The US trade conflict still looks like escalating, with no breakthrough so far in US/Canadian negotiations increasing the risk that NAFTA will be terminated and more significantly the US moves towards implementing the next round of tariffs on China - up to 25% on $US200bn imports from China. If fully implemented, it will mean that around half of imports from China will be affected - albeit it’s only 10% of total US imports – so we’re still a long way from 1930. But it could still knock up to 0.5% off Chinese growth and maybe 0.1-0.2% off US growth. Some sort of negotiated solution is still likely but not until after the US mid-term elections.

How strong is global growth?

Our base case is that global growth will remain strong and that this along with rising profits and still easy monetary policy will keep the broad trend in share markets up, but these issues suggest a significant risk of a short-term correction in developed country share markets. So far, the US share market and until recently the Australian share market have shown little concern, but the Australian share market has started to come under pressure. And as we saw in the global growth scare of 2015-16, while the US share market remained resilient for a while in the face of falls in other global share markets, eventually it too came under pressure. Overall it remains a time for a relatively cautious investment strategy for investors with a short-term investment horizon. 

What's happening to rates here?

Back in Australia, the ANZ and CBA, as widely expected, followed Westpac in raising their standard variable mortgage rates all by an average 0.15% to recoup higher money market funding costs. This is a bit more than I would have thought, as the rise in funding costs on average looks to be around 0.09%. It’s a defacto monetary tightening equal to say a 0.25% RBA hike 15 years ago given the higher debt load. It will add to the weight on home prices and is another reason why the RBA won’t be raising rates any time soon.

How’s our growth going?

The Australian economy grew strongly over the year to the June quarter, but it’s likely to slow from here. June quarter GDP growth of 0.9% quarter on quarter or 3.4% year on year (as previous quarters were revised up) was much stronger than expected. Going forward, though declining building approvals point to slowing housing investment, falling home prices will weigh on consumer spending at a time when the household saving ratio is just 1% at a 10-year low, business investment growth is likely to be modest not helped by political uncertainty and there is also a risk that drought and US trade wars will weigh on growth. So while we don’t see a slump in growth we expect it to slow back to around a 2.5-3% pace this financial year. Other data released over the last week was consistent with this with retail sales stalling in July, ANZ job ads losing some momentum, housing finance continuing to trend down and the trade surplus falling back a bit. Business conditions PMIs generally remained solid though.

Down, down, house prices are down

According to CoreLogic, capital city prices fell another 0.4% and are down 2.9% from a year ago. Our assessment remains that prices in Sydney and Melbourne will fall another 10% as tighter bank lending standards, rising supply, falling capital growth expectations and fears of changes to negative gearing and the capital gains tax discount impact.

So while economic growth perked up last financial year, the RBA is expected to remain on hold as growth moderates again, wages growth and inflation remain low and given various threats to growth from falling home prices, drought and global trade threats.
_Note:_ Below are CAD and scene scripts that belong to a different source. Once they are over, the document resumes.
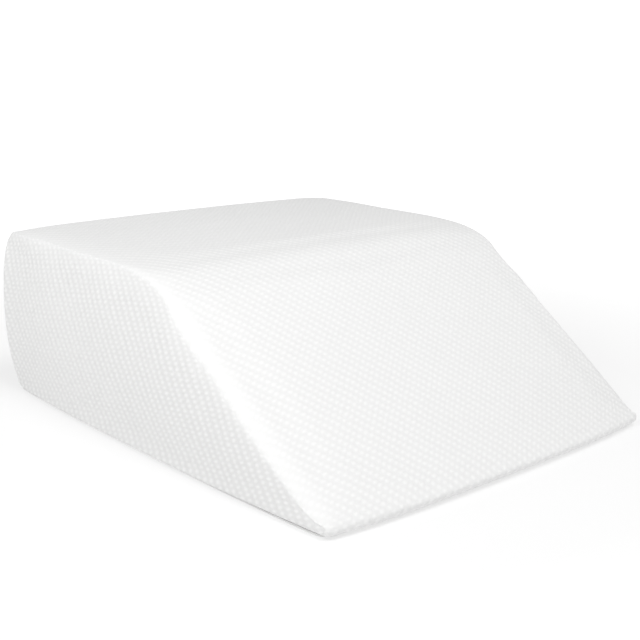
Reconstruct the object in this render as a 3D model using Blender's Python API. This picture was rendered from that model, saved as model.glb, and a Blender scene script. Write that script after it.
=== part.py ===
"""Wedge pillow: a raised leg rest with a level top, a slope and a thin rounded toe.

Metres, +Z up. The origin is on the floor under the middle of the pillow. The toe, the
low end of the slope, points along -Y, and the tall back panel faces +Y.
"""
import math

import bmesh
import bpy

# Overall sizes of the sewn pillow
LENGTH = 0.612
WIDTH = 0.527
HEIGHT = 0.2045
SLOPE_ANGLE = math.radians(35.1)

# The cloth base panel that closes the cover from below
BASE_THICKNESS = 0.0022
BASE_EDGE_ROUND = 0.0009
BASE_INSET_SIDE = 0.0175
BASE_INSET_TOE = 0.0130
BASE_INSET_BACK = 0.0210
BASE_CORNER_RADIUS = 0.012
BASE_EDGE_CUTS = 9
SEAM_GAP = 0.0003

# How far the filling pushes the seams and the panels out
SEAM_SWELL = 0.0110
PANEL_SWELL = 0.0030
TOP_CROWN = 0.0020
SWELL_SOFTNESS = 0.040

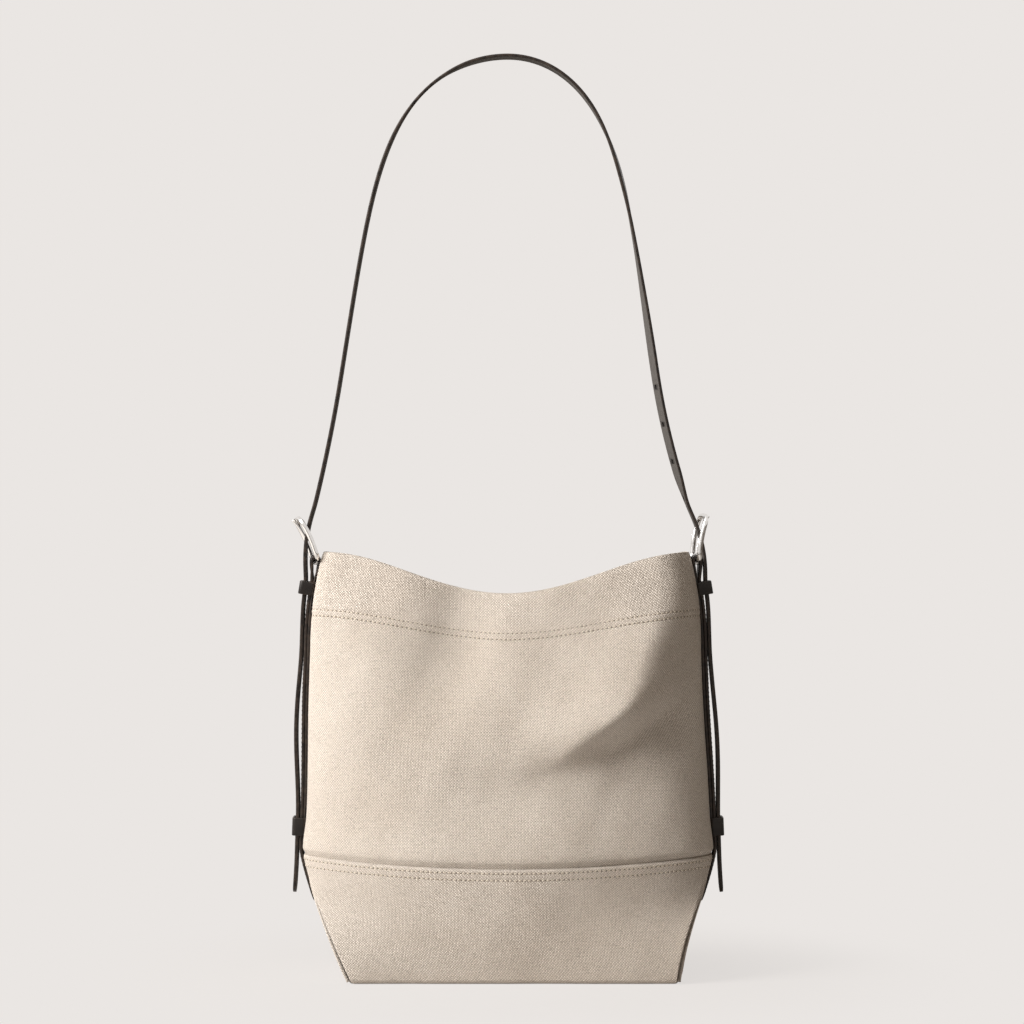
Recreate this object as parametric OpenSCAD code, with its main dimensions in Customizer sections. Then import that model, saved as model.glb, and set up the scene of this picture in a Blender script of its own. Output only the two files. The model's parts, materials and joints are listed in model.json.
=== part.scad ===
// A canvas bucket bag with a leather shoulder strap that buckles to a strip down each side.
// The bag stands on its base at z = 0. +X is to the wearer's right of the front, and the front faces -Y.

/* [Canvas body] */
// Height of the two top corners
body_h = 350; // [320:5:380]
// How far the mouth dips in the middle
mouth_dip = 34; // [10:2:44]
// Width across the mouth
mouth_w = 304; // [290:2:312]
// Width at the shoulder, where the sides start to draw in
shoulder_w = 325; // [320:1:330]
// Greatest width, just above the base band
belly_w = 337; // [332:1:344]
// Width of the base at the middle of its short sides
base_w = 274; // [240:2:300]
// Depth of the mouth
mouth_d = 52; // [44:2:70]
// Greatest depth
belly_d = 140; // [120:2:160]
// Depth of the base
base_d = 128; // [110:2:150]
// Thickness of one layer of canvas
canvas_t = 2; // [1.6:0.1:2.4]
// Height of the base band in the middle of the front
band_h = 93; // [84:1:96]
// Depth of the facing behind the mouth's edge
facing_h = 38; // [30:1:44]

/* [Leather strap and side strips] */
// Width of the strap and of the side strips
strap_w = 18; // [14:1:20]
// Thickness of the shoulder strap
strap_t = 3.3; // [2.5:0.1:3.6]
// Thickness of a side strip, two layers of leather
strip_t = 5.2; // [4.8:0.1:6]
// Height of the top of the strap, with the strap held up
strap_top = 766; // [700:2:820]
// Height of the lower end of a side strip
strip_foot = 60; // [50:1:70]
// Height of the lower end of a strap tail
tail_foot = 67; // [60:1:90]
// Thickness of a keeper's leather
keeper_t = 1.8; // [1.4:0.1:1.9]
// How far a keeper slides either way
keeper_travel = 8; // [2:1:8]

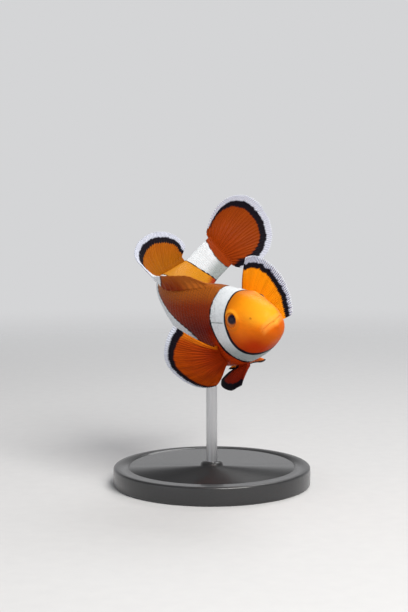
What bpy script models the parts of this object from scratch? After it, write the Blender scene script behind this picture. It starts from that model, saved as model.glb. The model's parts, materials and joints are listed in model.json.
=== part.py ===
"""A clownfish (Amphiprion ocellaris), life size, on a plain display stand.

The fish is drawn straight first, in fish coordinates measured in standard lengths:
    s   how far back from the tip of the snout (1.0 is the end of the tail stalk)
    y   how far to the fish's left
    z   how far up towards its back
A curved spine then carries every straight point into the swimming pose. The origin is the
middle of the underside of the stand's base, +Z is up, and the fish swims towards -Y.
"""

import math

import bmesh
import bpy
import numpy as np
from mathutils import Matrix, Vector
from mathutils.bvhtree import BVHTree

# ---------------------------------------------------------------- driving dimensions (metres, degrees)
STANDARD_LENGTH = 0.066  # snout tip to the end of the tail stalk
GAP = 0.0003  # clearance between neighbouring pieces
G = GAP / STANDARD_LENGTH  # the same clearance in standard lengths

HEADING = -60.0  # where the snout points, turned from +X
PITCH = 8.0  # snout up
BANK = 30.0  # left side up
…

We remain of the view that the RBA will be on hold out late 2020 at least and still can’t rule out a rate cut.

And share markets?

We continue to see share markets being higher by year end, as global growth remains solid helping drive good earnings growth and monetary policy remains easy. However, we are now into a seasonally weak period of the year for share markets and rising threats around trade and emerging market contagion at a time of ongoing Fed rate hikes, the Mueller inquiry in the US, the US mid-term elections and Italian budget negotiations point to a potential correction ahead. Property price weakness and election uncertainty add to the risks in relation to the Australian share market.

Will house prices drop more?

National capital city residential property prices are expected to slow further, with Sydney and Melbourne property prices likely to fall another 10% or so, but Perth and Darwin property prices bottoming out, and Hobart, Adelaide, Canberra and Brisbane seeing moderate gains. 

Cash and bank deposits are likely to continue to provide poor returns, with term deposit rates running around 2.2%.

What about the Aussie?

We continue to see the $A trending down to around $US0.70 as the gap between the RBA’s cash rate and the US Fed Funds rate pushes further into negative territory, as the US economy booms relative to Australia. Solid bulk commodity prices should provide a floor for the $A though in the high $US0.60s. Being short the $A remains a good hedge against things going wrong in the global economy – e.g. around trade and emerging markets.